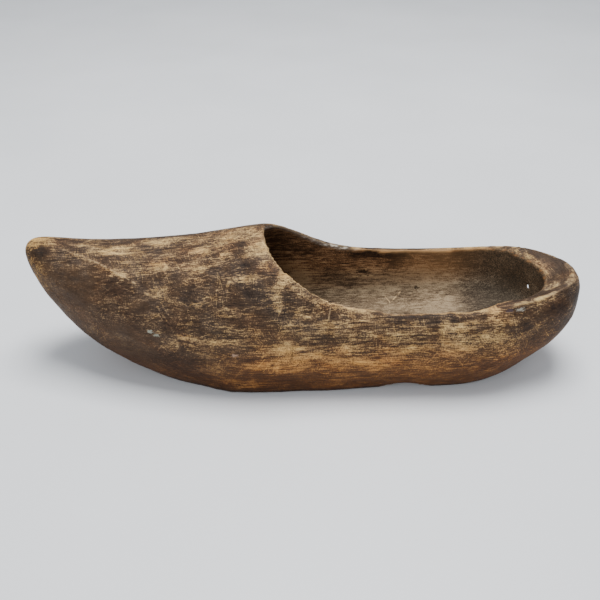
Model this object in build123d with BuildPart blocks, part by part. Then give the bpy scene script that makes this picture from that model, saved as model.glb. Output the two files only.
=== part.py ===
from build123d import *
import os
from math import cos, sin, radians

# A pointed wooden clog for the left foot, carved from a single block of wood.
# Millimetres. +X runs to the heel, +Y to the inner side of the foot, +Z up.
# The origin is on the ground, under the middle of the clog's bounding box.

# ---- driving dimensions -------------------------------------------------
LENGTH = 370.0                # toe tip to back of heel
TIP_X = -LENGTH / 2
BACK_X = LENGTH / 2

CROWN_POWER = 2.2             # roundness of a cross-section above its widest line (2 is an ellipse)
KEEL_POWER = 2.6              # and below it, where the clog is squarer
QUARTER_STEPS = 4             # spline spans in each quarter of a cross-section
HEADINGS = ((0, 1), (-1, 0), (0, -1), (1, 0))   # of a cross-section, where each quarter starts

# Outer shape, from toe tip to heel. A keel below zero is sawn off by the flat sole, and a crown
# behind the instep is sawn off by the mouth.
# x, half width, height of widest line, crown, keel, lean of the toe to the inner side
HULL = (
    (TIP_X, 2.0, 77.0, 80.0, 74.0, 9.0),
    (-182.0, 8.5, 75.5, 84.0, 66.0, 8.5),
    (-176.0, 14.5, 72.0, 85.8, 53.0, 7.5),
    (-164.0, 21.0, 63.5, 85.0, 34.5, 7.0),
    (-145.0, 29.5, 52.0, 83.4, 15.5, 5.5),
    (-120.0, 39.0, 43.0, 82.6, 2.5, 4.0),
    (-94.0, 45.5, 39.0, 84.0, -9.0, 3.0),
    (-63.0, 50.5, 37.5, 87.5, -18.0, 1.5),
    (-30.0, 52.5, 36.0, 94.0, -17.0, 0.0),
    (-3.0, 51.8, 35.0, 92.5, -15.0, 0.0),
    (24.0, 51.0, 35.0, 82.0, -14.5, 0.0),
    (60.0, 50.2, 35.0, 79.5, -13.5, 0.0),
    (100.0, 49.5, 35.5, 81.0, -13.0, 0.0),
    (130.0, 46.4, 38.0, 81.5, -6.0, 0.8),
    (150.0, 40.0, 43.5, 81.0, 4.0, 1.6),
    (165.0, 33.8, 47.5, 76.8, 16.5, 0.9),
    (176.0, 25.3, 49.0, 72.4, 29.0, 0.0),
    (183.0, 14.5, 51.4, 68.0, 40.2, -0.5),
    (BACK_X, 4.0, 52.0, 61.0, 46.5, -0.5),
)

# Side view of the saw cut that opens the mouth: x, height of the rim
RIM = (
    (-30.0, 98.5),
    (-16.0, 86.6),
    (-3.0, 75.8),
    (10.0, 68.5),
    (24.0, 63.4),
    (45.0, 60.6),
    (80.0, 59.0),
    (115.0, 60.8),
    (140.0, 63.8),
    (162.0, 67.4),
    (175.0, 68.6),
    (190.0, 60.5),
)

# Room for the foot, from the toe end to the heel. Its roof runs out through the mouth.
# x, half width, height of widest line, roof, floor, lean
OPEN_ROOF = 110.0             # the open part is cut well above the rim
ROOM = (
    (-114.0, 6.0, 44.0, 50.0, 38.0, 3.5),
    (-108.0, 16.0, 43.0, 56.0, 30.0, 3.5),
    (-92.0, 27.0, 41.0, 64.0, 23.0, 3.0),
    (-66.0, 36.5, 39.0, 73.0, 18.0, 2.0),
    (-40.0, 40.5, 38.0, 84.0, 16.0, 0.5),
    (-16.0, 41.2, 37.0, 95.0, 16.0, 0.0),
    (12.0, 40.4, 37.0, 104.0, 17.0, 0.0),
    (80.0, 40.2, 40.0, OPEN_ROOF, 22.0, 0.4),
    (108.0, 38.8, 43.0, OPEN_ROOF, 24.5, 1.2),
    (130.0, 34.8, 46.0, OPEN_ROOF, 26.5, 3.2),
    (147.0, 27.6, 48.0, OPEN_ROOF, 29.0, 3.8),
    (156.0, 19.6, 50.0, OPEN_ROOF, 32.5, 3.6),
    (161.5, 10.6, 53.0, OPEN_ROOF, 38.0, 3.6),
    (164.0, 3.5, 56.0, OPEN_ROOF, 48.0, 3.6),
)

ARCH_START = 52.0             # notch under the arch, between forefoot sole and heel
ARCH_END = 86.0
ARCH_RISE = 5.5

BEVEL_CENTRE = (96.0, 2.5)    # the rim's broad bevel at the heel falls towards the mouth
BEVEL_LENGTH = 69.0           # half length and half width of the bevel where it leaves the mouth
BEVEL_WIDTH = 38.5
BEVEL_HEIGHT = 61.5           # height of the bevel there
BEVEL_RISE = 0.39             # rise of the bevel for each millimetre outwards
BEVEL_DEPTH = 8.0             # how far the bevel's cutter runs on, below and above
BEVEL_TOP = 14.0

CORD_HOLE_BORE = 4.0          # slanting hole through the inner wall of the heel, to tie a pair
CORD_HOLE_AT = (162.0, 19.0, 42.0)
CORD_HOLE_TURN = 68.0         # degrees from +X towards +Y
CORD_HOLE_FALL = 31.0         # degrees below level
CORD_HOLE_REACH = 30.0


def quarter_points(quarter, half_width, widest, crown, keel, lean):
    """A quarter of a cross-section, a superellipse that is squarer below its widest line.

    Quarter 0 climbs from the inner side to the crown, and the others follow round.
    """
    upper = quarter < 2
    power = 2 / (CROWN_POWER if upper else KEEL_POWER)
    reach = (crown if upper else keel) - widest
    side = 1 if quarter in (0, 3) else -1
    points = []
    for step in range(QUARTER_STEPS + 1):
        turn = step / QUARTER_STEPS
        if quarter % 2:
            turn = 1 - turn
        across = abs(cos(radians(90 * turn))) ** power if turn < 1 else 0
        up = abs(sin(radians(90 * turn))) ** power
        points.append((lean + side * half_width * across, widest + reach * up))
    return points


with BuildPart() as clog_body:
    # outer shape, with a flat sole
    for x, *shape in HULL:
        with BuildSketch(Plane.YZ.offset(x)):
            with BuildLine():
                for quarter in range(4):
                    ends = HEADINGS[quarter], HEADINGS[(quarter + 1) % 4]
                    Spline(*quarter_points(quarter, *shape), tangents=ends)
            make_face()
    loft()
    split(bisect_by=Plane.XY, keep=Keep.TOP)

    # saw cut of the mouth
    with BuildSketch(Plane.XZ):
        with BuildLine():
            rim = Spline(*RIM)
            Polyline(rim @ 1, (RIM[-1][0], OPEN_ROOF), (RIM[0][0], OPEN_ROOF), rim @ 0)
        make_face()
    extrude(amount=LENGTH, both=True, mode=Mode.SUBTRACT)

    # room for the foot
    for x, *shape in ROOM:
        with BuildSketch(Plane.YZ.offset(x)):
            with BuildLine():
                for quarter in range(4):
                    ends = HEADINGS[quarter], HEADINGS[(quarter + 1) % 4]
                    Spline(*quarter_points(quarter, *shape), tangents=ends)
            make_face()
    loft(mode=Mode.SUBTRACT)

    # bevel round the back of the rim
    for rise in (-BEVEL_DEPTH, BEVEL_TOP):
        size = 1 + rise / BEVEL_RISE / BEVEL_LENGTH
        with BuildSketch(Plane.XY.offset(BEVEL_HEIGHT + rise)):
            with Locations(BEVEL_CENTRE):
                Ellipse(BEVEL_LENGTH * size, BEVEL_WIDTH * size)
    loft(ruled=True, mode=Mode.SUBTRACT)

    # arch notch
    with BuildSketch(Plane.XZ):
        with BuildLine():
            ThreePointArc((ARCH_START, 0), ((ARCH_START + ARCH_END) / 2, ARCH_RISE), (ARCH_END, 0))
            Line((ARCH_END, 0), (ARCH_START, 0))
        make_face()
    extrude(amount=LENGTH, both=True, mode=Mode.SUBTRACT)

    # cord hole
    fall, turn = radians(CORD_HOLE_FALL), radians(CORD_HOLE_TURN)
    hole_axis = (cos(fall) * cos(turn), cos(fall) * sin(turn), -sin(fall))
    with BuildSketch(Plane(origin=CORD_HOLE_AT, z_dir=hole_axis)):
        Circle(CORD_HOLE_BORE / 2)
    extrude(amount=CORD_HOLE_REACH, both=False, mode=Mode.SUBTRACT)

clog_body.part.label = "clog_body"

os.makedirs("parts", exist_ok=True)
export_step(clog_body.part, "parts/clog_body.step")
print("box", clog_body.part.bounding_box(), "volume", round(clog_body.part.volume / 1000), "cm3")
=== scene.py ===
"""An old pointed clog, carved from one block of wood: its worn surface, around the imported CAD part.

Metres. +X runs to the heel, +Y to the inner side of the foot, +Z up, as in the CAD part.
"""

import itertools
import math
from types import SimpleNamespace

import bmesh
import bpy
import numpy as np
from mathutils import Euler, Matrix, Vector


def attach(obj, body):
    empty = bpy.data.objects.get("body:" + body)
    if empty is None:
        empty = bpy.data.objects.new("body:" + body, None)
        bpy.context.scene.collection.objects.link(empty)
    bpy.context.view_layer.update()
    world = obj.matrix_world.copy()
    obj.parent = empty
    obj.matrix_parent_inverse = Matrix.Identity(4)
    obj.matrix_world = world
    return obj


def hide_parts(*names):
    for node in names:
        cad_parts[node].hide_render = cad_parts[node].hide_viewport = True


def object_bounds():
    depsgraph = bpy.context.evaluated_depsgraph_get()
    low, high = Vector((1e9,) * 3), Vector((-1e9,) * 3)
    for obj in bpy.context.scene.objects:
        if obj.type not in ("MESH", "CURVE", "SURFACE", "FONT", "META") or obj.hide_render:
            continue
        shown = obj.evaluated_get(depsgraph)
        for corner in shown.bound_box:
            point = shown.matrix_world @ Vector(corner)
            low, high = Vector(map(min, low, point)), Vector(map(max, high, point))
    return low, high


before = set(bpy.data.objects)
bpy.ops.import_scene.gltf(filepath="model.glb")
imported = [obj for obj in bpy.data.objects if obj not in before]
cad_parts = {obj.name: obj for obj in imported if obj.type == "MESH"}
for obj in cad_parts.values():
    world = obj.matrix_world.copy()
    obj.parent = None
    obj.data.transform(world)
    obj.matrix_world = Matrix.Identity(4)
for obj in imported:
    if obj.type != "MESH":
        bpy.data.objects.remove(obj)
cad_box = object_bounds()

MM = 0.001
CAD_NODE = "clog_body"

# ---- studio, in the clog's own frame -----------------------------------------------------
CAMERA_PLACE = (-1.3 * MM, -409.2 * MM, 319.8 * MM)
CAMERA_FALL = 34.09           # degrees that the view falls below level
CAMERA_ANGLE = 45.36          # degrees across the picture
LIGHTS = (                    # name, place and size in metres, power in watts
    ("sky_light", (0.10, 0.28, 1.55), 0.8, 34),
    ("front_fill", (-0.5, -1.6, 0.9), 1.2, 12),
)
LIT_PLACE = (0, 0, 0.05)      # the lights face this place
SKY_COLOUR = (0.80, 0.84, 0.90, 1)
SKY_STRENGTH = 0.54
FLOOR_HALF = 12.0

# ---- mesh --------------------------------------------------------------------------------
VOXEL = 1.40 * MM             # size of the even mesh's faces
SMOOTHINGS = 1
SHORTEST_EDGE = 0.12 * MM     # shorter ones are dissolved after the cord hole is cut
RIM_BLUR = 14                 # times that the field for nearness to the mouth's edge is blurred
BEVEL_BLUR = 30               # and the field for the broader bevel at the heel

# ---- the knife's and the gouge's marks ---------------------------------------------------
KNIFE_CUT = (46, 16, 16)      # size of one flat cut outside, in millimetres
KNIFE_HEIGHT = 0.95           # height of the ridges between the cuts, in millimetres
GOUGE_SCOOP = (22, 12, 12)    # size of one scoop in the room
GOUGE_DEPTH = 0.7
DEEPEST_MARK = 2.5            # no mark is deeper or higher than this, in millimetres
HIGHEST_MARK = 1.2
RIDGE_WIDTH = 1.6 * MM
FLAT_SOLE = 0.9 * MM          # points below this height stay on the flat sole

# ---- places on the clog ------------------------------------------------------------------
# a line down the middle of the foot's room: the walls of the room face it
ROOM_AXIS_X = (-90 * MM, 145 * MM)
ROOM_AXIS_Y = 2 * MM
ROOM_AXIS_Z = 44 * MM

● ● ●

STATED EXERCISE: Copy out the listing above, line by line and exactly, from its first line to the line holding "HEADINGS = ((0, 1), (-1, 0), (0, -1), (1, 0))", inclusive.

ANSWER:
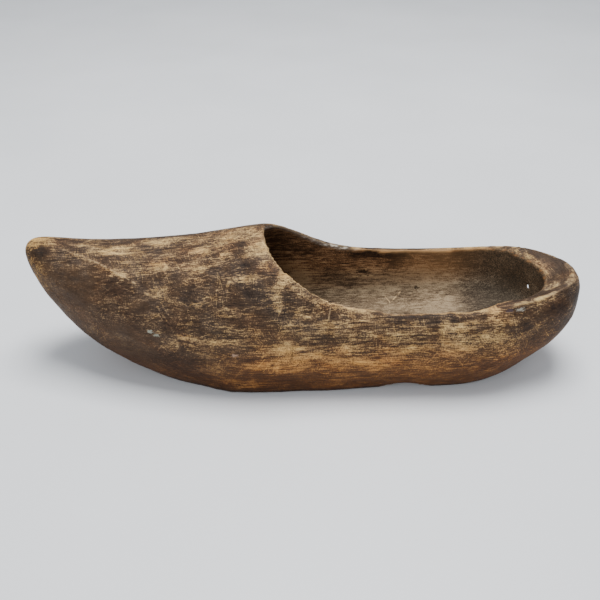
Model this object in build123d with BuildPart blocks, part by part. Then give the bpy scene script that makes this picture from that model, saved as model.glb. Output the two files only.
=== part.py ===
from build123d import *
import os
from math import cos, sin, radians

# A pointed wooden clog for the left foot, carved from a single block of wood.
# Millimetres. +X runs to the heel, +Y to the inner side of the foot, +Z up.
# The origin is on the ground, under the middle of the clog's bounding box.

# ---- driving dimensions -------------------------------------------------
LENGTH = 370.0                # toe tip to back of heel
TIP_X = -LENGTH / 2
BACK_X = LENGTH / 2

CROWN_POWER = 2.2             # roundness of a cross-section above its widest line (2 is an ellipse)
KEEL_POWER = 2.6              # and below it, where the clog is squarer
QUARTER_STEPS = 4             # spline spans in each quarter of a cross-section
HEADINGS = ((0, 1), (-1, 0), (0, -1), (1, 0))   # of a cross-section, where each quarter starts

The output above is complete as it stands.